In (5b) and (6b), we’re trying to move from the specific condition or rule to the general one, which turns out to be much harder than moving from the general to the specific as in (5a) and (6a). (Of course, (6b) is fine if the last condition is given as if just Otto comes or if only Otto comes.)
So why does “If Otto comes to the party it’ll be great” sound fine when asserted on its own in a context like (6a) (or (1a)) but not once Anna’s accompanying him is brought up as a possibility as in (6b)?
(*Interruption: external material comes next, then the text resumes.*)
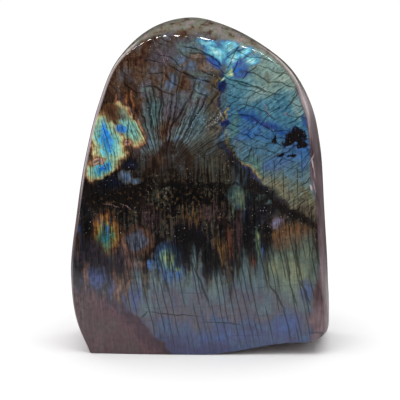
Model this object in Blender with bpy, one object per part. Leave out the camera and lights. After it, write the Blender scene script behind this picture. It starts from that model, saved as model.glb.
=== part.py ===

One way to explain what’s going on is by invoking a general rule proposed by the philosopher Sarah Moss (“On the pragmatics of counterfactuals”, Noûs 46 (2012): 561-86):
If a speaker cannot rule out a possibility made salient by some utterance, then it is irresponsible of her to assert a proposition incompatible with this possibility. (Moss 2012: 568)
You can ignore a possible state of affairs that would threaten your generalization as long as it hasn’t been expressed out loud, but it’s hard to unhear what you’ve just heard.